On October 17, the Jesuits in Rome will be hosting a scholarly symposium on Tantrism (Hindu and Buddhist) and Christian meditation/contemplation. This will be my first time back in Italy since I returned permanently to our monasteries in California (Incarnation Monastery in Berkeley and, since 2014, New Camaldoli Hermitage in Big Sur). I’ll be presenting a paper in Italian, but here I’ll give a summary in English.
Title: “Hindu-Christian Dialogue as Mutual Enrichment: Themes of Male-Female Embodiment in the Tantric Tradition and in Christian Spirituality During the Last Two Centuries.” (In European academia they like long titles!)
The first Hindu sacred text translated into a Western language was the Bhagavad-Gita in English, published in 1785, the work of an English typographer and linguist, Charles Wilkins. In the early nineteenth century a young Ralph Waldo Emerson, just before he entered Harvard, received a copy from his aunt, enthusiastic about the mystical teachings it contained. Young Emerson found the translation pedantic and the content confusing, but after his freshman year he returned to the book and discovered its riches; the Gita became a primary source for the elaboration of his own understanding of life and Nature.
Some historians of American philosophical thought have down-played the influence of the Bhagavad-Gita and the Vedas on Emerson, Henry David Thoreau and others of the current called Transcendentalism. More recent writers, like Philip Goldberg, affirm that, in the entire philosophical and poetic output of Emerson, the images and ideas of India are present, not like a pinch of exotic spice in the pot but like the broth that unites the flavors of everything in the soup [cf. Goldberg 2010, pg. 33].
In 1893, a “World Parliament of Religions” was held in Chicago, where a young Hindu monk, Swami Vivekananda, gave an address on the meeting of East and West that received a standing ovation. That same year saw the birth at Gorakhpur in Bengal of Mukunda Lal Ghosh, who in his early twenties took the saffron robes of a swami with the name Yogananda. In 1920 Swami Yogananda took part in an inter-religious gathering in Boston as the representative of a lineage of yogis founded by the Bengali guru Shyama Charan Lahiri Mahasaya, a married yogi. Significant Tantric influences are found in the writings of Yogananda and his gurus, together with frequent biblical references, aimed at showing a basic affinity between Christianity and the mystical vision of the Bengali and Kashmiri yogis.

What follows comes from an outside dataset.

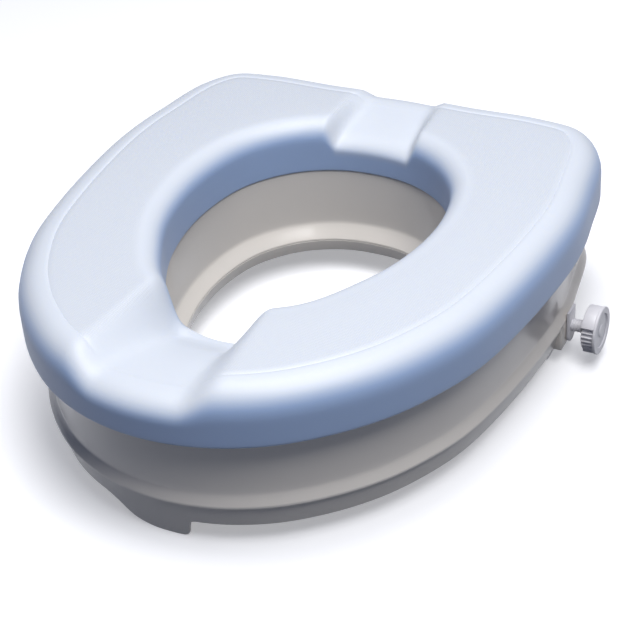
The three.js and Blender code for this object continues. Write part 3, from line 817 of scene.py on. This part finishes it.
class RAISEDSEAT_OT_clamps(bpy.types.Operator):
    """Makes both clamps: strap, screw, hand-wheel, jaw and jaw pad"""

    bl_idname = "raised_seat.clamps"
    bl_label = "Clamps"

    def execute(self, context):
        sizes = context.scene.raised_seat_sizes
        nylon = material_for("satin_nylon")
        for hand, side in SIDES.items():
            turning, sliding = f"{hand}_screw_turn", f"{hand}_jaw_slide"
            finished(self.strap(side), f"{hand}_strap", "seat", nylon,
                     [f"{hand}_clamp_strap"])
            finished(self.screw(side, sizes.thread_pitch / MM), f"{hand}_threaded_screw", turning, nylon,
                     [f"{hand}_clamp_screw"], angle=60)
            finished(self.wheel(side, sizes.grips), f"{hand}_grip_wheel", turning, nylon,
                     [f"{hand}_hand_wheel"], angle=35)
            finished(self.jaw(side), f"{hand}_gripping_jaw", sliding, nylon, [f"{hand}_jaw"])
            finished(self.jaw_pad(side), f"{hand}_ribbed_pad", sliding, material_for("vulcanised_rubber"),
                     [f"{hand}_jaw_pad"])
        return {"FINISHED"}

    def strap(self, side):
        """A thin upright plate with a round foot, pierced by the screw."""
        low, high = corners("right_clamp_strap")
        half = (high.y - low.y) / 2
        axis_y = clamp_axis()[0]
        foot = [(half * math.cos(a), low.z + half + half * math.sin(a))
                for a in (math.radians(-d) for d in range(0, 181, 12))]
        ring = [(half, high.z), *foot, (-half, high.z)]
        plate = prism(ring, low.x, high.x, 0.4)
        upright = Matrix(((0, 0, side, 0), (1, 0, 0, axis_y), (0, 1, 0, 0), (0, 0, 0, 1)))
        bmesh.ops.transform(plate, matrix=upright, verts=plate.verts)
        bmesh.ops.recalc_face_normals(plate, faces=plate.faces)
        return plate

    def screw(self, side, pitch):
        """The round screw with its thread, and the slim neck that the jaw sits on."""
        low, high = corners("right_clamp_screw")
        radius, neck, depth = (high.z - low.z) / 2, 3.4, 0.45
        shoulder, length, step = LUG_IN - 0.2 - low.x, high.x - low.x, 0.25
        count = int((length - shoulder) / step)
        profile = [(0, 0), (neck - 0.5, 0), (neck, 0.5), (neck, shoulder)]
        profile += [(radius, shoulder + 0.3 + i * step) for i in range(count)]
        profile += [(radius, length), (0, length)]
        bm = lathe(profile, 64)
        for vert in bm.verts:
            out = vert.co.xy.length
            if out > radius - 0.1 and shoulder + 0.4 < vert.co.z < length - 0.5:
                turn = math.atan2(vert.co.y, vert.co.x) / math.tau
                wave = abs((vert.co.z / pitch + turn) % 1 - 0.5) * 2
                fall = depth * smooth(0.25, 0.75, wave)
                vert.co.xy *= (out - fall) / out
        return clamp_place(bm, side, low.x)

    def wheel(self, side, grips):
        """A hand-wheel of two broad lobes with ribbed hollows between them, on a thin outer disc."""
        low, high = corners("right_hand_wheel")
        radius, width, disc = (high.z - low.z) / 2, high.x - low.x, 2.0
        ring = []
        for k in range(720):
            angle = math.radians(k / 2)
            r = self.wheel_radius(k / 2, radius - 0.3, grips)
            ring.append((-side * r * math.cos(angle), -r * math.sin(angle)))
        core = prism(ring, 0, width - disc + 0.1, 0.6, 3)
        hub, face = 5.0, radius - 4.5
        rim = lathe([(0, width - disc), (radius - 0.4, width - disc), (radius, width - disc + 0.4),
                     (radius, width - 0.5), (radius - 0.5, width), (face, width), (face - 0.6, width - 0.9),
                     (hub, width - 0.9), (hub - 0.4, width - 0.2), (0, width - 0.2)], 96)
        collar = lathe([(0, 0), (hub + 1.4, 0), (hub + 1.9, 0.4), (hub + 1.9, 1.5), (0, 1.5)], 48)
        return clamp_place(joined(core, rim, collar), side, low.x)

    def wheel_radius(self, degrees, radius, grips):
        """The outline, measured from the top forwards: two lobes, and ribs in the hollows between them."""
        centre, half, flank, hollow = 14, 44, 5, 3.0
        from_lobe = abs((degrees - centre + 90) % 180 - 90)
        sunk = smooth(half, half + flank, from_lobe)
        rib = 0.0
        if sunk == 1:
            pitch = 2 * (90 - half - flank) / (grips + 0.4)
            rib = 1.1 * max(0, -math.cos((90 - from_lobe) / pitch * math.tau)) ** 0.6
        return radius - hollow * sunk + rib

    def jaw(self, side):
        """The arm that hangs below the skirt and pushes the rubber pad onto the bowl."""
        low, high = corners("right_jaw")
        axis_y = clamp_axis()[0]
        toe = 2
        ring = [(low.x, high.z), (low.x, 1.5), (low.x + 1.5, 0), (high.x - toe - 1.5, 0), (high.x - toe, 1.5),
                (high.x, TOP - 112), (high.x, high.z)]
        arm = prism(ring, -(high.y - low.y) / 2, (high.y - low.y) / 2, 0.8)
        upright = Matrix(((side, 0, 0, 0), (0, 0, 1, axis_y), (0, 1, 0, 0), (0, 0, 0, 1)))
        bmesh.ops.transform(arm, matrix=upright, verts=arm.verts)
        bmesh.ops.recalc_face_normals(arm, faces=arm.faces)
        return arm

    def jaw_pad(self, side):
        """A rubber pad with level ribs on its gripping face."""
        low, high = corners("right_jaw_pad")
        back = side_block(side, (low.x + 1.1, low.y, low.z), high, 0.5)
        pitch, count = 2.9, 6
        ribs = [side_block(side, (low.x, low.y + 1, low.z + 0.8 + i * pitch),
                           (low.x + 1.6, high.y - 1, low.z + 2.4 + i * pitch), 0.35) for i in range(count)]
        return joined(back, *ribs)


# ---- stage -------------------------------------------------------------------------------------

# The camera looks at AIM from this far away, this far round from the front, and this far up.
AIM = Vector((70.5, -95.7, TOP - 5.8))
DISTANCE, AZIMUTH, ELEVATION, ROLL, LENS = 1067.7, 28.3, 34.1, -4.19, 96.54


def camera_axes():
    a, e, roll = (math.radians(v) for v in (AZIMUTH, ELEVATION, ROLL))
    back = Vector((math.sin(a) * math.cos(e), -math.cos(a) * math.cos(e), math.sin(e)))
    right = Vector((math.cos(a), math.sin(a), 0))
    up = back.cross(right)
    turned_right = right * math.cos(roll) + up * math.sin(roll)
    turned_up = up * math.cos(roll) - right * math.sin(roll)
    return turned_right, turned_up, back


def add_light(name, place, size, power, aim=(0, 0, 60)):
    data = bpy.data.lights.new(name, "AREA")
    data.shape = "RECTANGLE"
    data.size, data.size_y = size
    data.energy = power
    light = bpy.data.objects.new(name, data)
    bpy.context.collection.objects.link(light)
    light.location = Vector(place) * MM
    light.rotation_euler = (light.location - Vector(aim) * MM).to_track_quat("Z", "Y").to_euler()
    return light


class RAISEDSEAT_OT_stage(bpy.types.Operator):
    """Makes the floor, the soft lights and the camera"""

    bl_idname = "raised_seat.stage"
    bl_label = "Stage"

    def execute(self, context):
        scene = context.scene
        floor = bmesh.new()
        bmesh.ops.create_grid(floor, x_segments=2, y_segments=2, size=6000 * MM)
        mesh = bpy.data.meshes.new("studio_floor")
        floor.to_mesh(mesh)
        floor.free()
        mesh.materials.append(material_for("matt_studio_paint"))
        ground = bpy.data.objects.new("studio_floor", mesh)
        context.collection.objects.link(ground)

        ground.visible_diffuse = False
        scene.world = self.world()
        add_light("overhead_softbox", (0, 60, 1600), (0.8, 0.8), 16.5)
        add_light("front_softbox", (640, -420, 1500), (0.8, 0.8), 16.5)

        right, up, back = camera_axes()
        data = bpy.data.cameras.new("view")
        data.sensor_width = 36
        data.lens = LENS
        camera = bpy.data.objects.new("view", data)
        context.collection.objects.link(camera)
        turn = Matrix((right, up, back)).transposed().to_4x4()
        camera.matrix_world = Matrix.Translation((AIM + back * DISTANCE) * MM) @ turn
        scene.camera = camera
        scene.view_settings.view_transform = "Standard"
        return {"FINISHED"}

    def world(self):
        """A pale room that is darker below than above."""
        world = bpy.data.worlds.new("studio")
        world.use_nodes = True
        tree = world.node_tree
        upwards = add_node(tree, "ShaderNodeSeparateXYZ",
                           {"Vector": add_node(tree, "ShaderNodeTexCoord").outputs["Generated"]}).outputs["Z"]
        strength = add_node(tree, "ShaderNodeMapRange", {"Value": upwards, "From Min": -0.3, "From Max": 0.3,
                                                         "To Min": 0.05, "To Max": 0.19})
        background = tree.nodes["Background"]
        background.inputs["Color"].default_value = srgb("#C9D8FF")
        tree.links.new(strength.outputs[0], background.inputs["Strength"])
        return world


# ---- panel and registration ----------------------------------------------------------------------

OPERATORS = (
    RAISEDSEAT_OT_stage, RAISEDSEAT_OT_cushion, RAISEDSEAT_OT_shell, RAISEDSEAT_OT_rim_frame,
    RAISEDSEAT_OT_rest_pads, RAISEDSEAT_OT_rim_screws, RAISEDSEAT_OT_inner_pieces, RAISEDSEAT_OT_clamps,
)


class RAISEDSEAT_PT_panel(bpy.types.Panel):
    """Lists the settings and the pieces"""

    bl_idname = "RAISEDSEAT_PT_panel"
    bl_label = "Raised Seat"
    bl_space_type = "VIEW_3D"
    bl_region_type = "UI"
    bl_category = "Raised Seat"

    def draw(self, context):
        for group in (context.scene.raised_seat_sizes, context.scene.raised_seat_colours):
            for name in type(group).__annotations__:
                self.layout.prop(group, name)
        for operator in OPERATORS:
            self.layout.operator(operator.bl_idname)


CLASSES = (RaisedSeatSizes, RaisedSeatColours, *OPERATORS, RAISEDSEAT_PT_panel)


def register():
    for each in CLASSES:
        bpy.utils.register_class(each)
    bpy.types.Scene.raised_seat_sizes = bpy.props.PointerProperty(type=RaisedSeatSizes)
    bpy.types.Scene.raised_seat_colours = bpy.props.PointerProperty(type=RaisedSeatColours)


def unregister():
    del bpy.types.Scene.raised_seat_colours
    del bpy.types.Scene.raised_seat_sizes
    for each in reversed(CLASSES):
        bpy.utils.unregister_class(each)


def main():
    register()
    for operator in OPERATORS:
        group, name = operator.bl_idname.split(".")
        getattr(getattr(bpy.ops, group), name)()
    bpy.context.view_layer.update()


if __name__ == "__main__":
    main()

My paper will examine the themes of yoga and the male-female embodiment in the Autobiography of a Yogi by Yogananda (1946) and in some of his instructions in Kriya Yoga given to his initiates. This best-selling autobiography, still in print, finds a Christian parallel in The Seven Storey Mountain (1948) by the Trappist monk Thomas Merton. I will also study some points of contact between Yogananda’s mystical yoga and the teachings of Kashmir’s medieval sage Abhinavagupta and the twentieth-century pundit Gopi Krishna. My conclusions will suggest possible ways that their intuitions and experiences can be brought into Christian contemplative practice.